| TASK DETAILS |
Repeat every line below exactly, word for word.

□ □ □

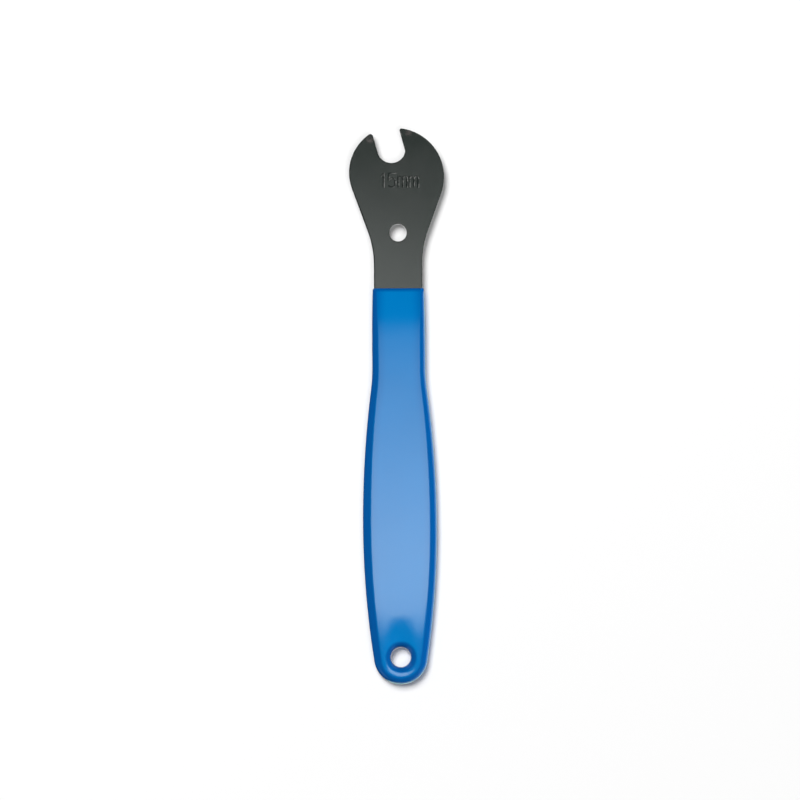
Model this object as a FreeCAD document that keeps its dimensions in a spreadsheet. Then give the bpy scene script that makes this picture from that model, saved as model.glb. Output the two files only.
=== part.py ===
"""A flat pedal wrench: one punched steel blade with a tilted open jaw, and a dipped vinyl grip.

The origin is the centre of the jaw, on the mid-plane of the steel plate. +Y runs along the wrench from
the handle towards the head, +X to the side of the longer jaw tip, and +Z is up, square to the plate.
Every station along the wrench is a drop below the jaw's centre. Sizes are millimetres and degrees.
"""

import FreeCAD, Part
import math
import os

import Sketcher

SIZES = [
    ("plate_thickness", 4.8, "steel plate"),
    ("edge_break", 0.35, "chamfer along the plate's rims and holes"),
    ("jaw_across", 15.1, "between the jaw's flats, for a 15 mm nut"),
    ("jaw_tilt", 15, "lean of the jaw from the wrench's axis, in degrees"),
    ("jaw_offset", 3.7, "jaw's centre from the wrench's axis"),
    ("jaw_root_offset", 0.3, "centre of the jaw's round root from the middle of the jaw"),
    ("root_corner_round", 1.2, "rounding of the corner between the longer tip's flat and the root"),
    ("long_tip_round", 0.8, "rounding of the longer jaw tip"),
    ("short_tip_round", 1.5, "rounding of the shorter jaw tip"),
    ("long_lobe_radius", 26.8, "outer arc of the side with the longer tip"),
    ("short_lobe_radius", 25.3, "outer arc of the side with the shorter tip"),
    ("lobe_offset", 1.25, "centres of the outer arcs from the wrench's axis"),
    ("flank_angle", 20, "spread of the head's flanks from the axis, in degrees"),
    ("flank_drop", 53.9, "where a flank's line meets the neck's line"),
    ("flank_blend", 54, "arc between the neck and a flank"),
    ("head_hole_diameter", 9.5, "round hole in the lower part of the head"),
    ("head_hole_drop", 46.1, "centre of that hole"),
    ("neck_width", 26.5, "parallel neck"),
    ("neck_run", 14.8, "straight neck from the lip's taper to the waist"),
    ("waist_radius", 101, "hollow arc from the neck to the palm"),
    ("palm_width", 37.9, "widest part of the tang"),
    ("palm_drop", 206.4, "where the tang is widest"),
    ("end_radius", 13.4, "round end of the tang"),
    ("tang_drop", 292.2, "end of the tang"),
    ("hang_hole_diameter", 13.2, "hang hole in the steel, before its lining"),
    ("hang_hole_drop", 278.8, "centre of the hang hole"),
    ("skin", 1.3, "vinyl over the steel, and its lining in the hang hole"),
    ("lip_drop", 76.6, "where the dip ends"),
    ("lip_thinning", 0.5, "how much thinner the skin is at its lip"),
    ("lip_taper", 28, "length over which the skin thins towards its lip"),
    ("lip_round", 0.55, "rounding of the lip"),
    ("side_round", 3.0, "rounding of the grip's sides"),
    ("bore_round", 2.4, "rounding of the rims of the lined hang hole"),
]
START, END, CENTRE = 1, 2, 3
ORIGIN = (-1, 1)
AXIS_LINE = -2
TOUCH = 1e-4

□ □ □

| TASK ANSWER |
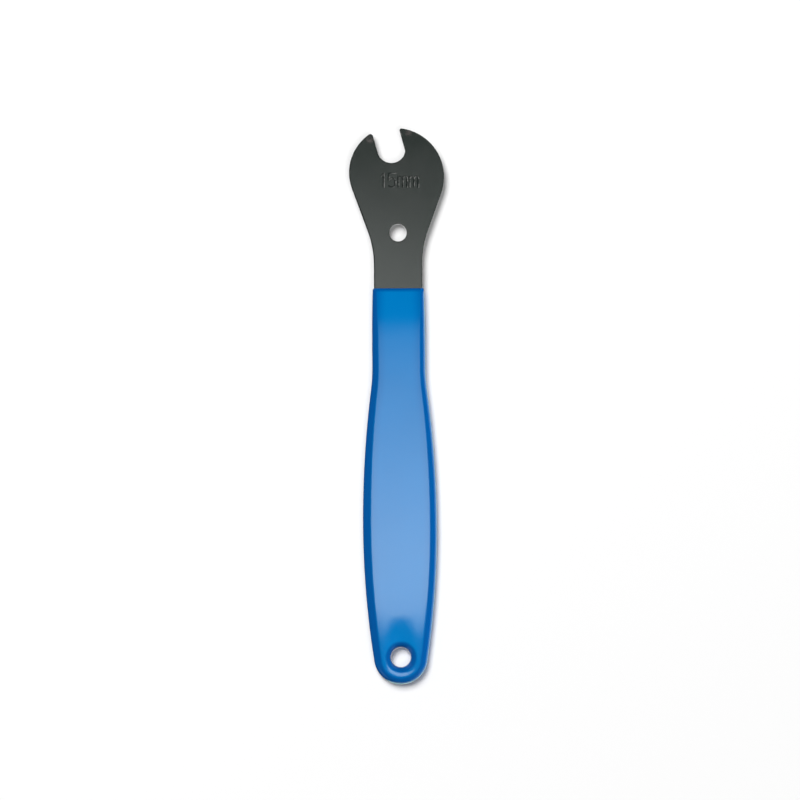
Model this object as a FreeCAD document that keeps its dimensions in a spreadsheet. Then give the bpy scene script that makes this picture from that model, saved as model.glb. Output the two files only.
=== part.py ===
"""A flat pedal wrench: one punched steel blade with a tilted open jaw, and a dipped vinyl grip.

The origin is the centre of the jaw, on the mid-plane of the steel plate. +Y runs along the wrench from
the handle towards the head, +X to the side of the longer jaw tip, and +Z is up, square to the plate.
Every station along the wrench is a drop below the jaw's centre. Sizes are millimetres and degrees.
"""

import FreeCAD, Part
import math
import os

import Sketcher

SIZES = [
    ("plate_thickness", 4.8, "steel plate"),
    ("edge_break", 0.35, "chamfer along the plate's rims and holes"),
    ("jaw_across", 15.1, "between the jaw's flats, for a 15 mm nut"),
    ("jaw_tilt", 15, "lean of the jaw from the wrench's axis, in degrees"),
    ("jaw_offset", 3.7, "jaw's centre from the wrench's axis"),
    ("jaw_root_offset", 0.3, "centre of the jaw's round root from the middle of the jaw"),
    ("root_corner_round", 1.2, "rounding of the corner between the longer tip's flat and the root"),
    ("long_tip_round", 0.8, "rounding of the longer jaw tip"),
    ("short_tip_round", 1.5, "rounding of the shorter jaw tip"),
    ("long_lobe_radius", 26.8, "outer arc of the side with the longer tip"),
    ("short_lobe_radius", 25.3, "outer arc of the side with the shorter tip"),
    ("lobe_offset", 1.25, "centres of the outer arcs from the wrench's axis"),
    ("flank_angle", 20, "spread of the head's flanks from the axis, in degrees"),
    ("flank_drop", 53.9, "where a flank's line meets the neck's line"),
    ("flank_blend", 54, "arc between the neck and a flank"),
    ("head_hole_diameter", 9.5, "round hole in the lower part of the head"),
    ("head_hole_drop", 46.1, "centre of that hole"),
    ("neck_width", 26.5, "parallel neck"),
    ("neck_run", 14.8, "straight neck from the lip's taper to the waist"),
    ("waist_radius", 101, "hollow arc from the neck to the palm"),
    ("palm_width", 37.9, "widest part of the tang"),
    ("palm_drop", 206.4, "where the tang is widest"),
    ("end_radius", 13.4, "round end of the tang"),
    ("tang_drop", 292.2, "end of the tang"),
    ("hang_hole_diameter", 13.2, "hang hole in the steel, before its lining"),
    ("hang_hole_drop", 278.8, "centre of the hang hole"),
    ("skin", 1.3, "vinyl over the steel, and its lining in the hang hole"),
    ("lip_drop", 76.6, "where the dip ends"),
    ("lip_thinning", 0.5, "how much thinner the skin is at its lip"),
    ("lip_taper", 28, "length over which the skin thins towards its lip"),
    ("lip_round", 0.55, "rounding of the lip"),
    ("side_round", 3.0, "rounding of the grip's sides"),
    ("bore_round", 2.4, "rounding of the rims of the lined hang hole"),
]
START, END, CENTRE = 1, 2, 3
ORIGIN = (-1, 1)
AXIS_LINE = -2
TOUCH = 1e-4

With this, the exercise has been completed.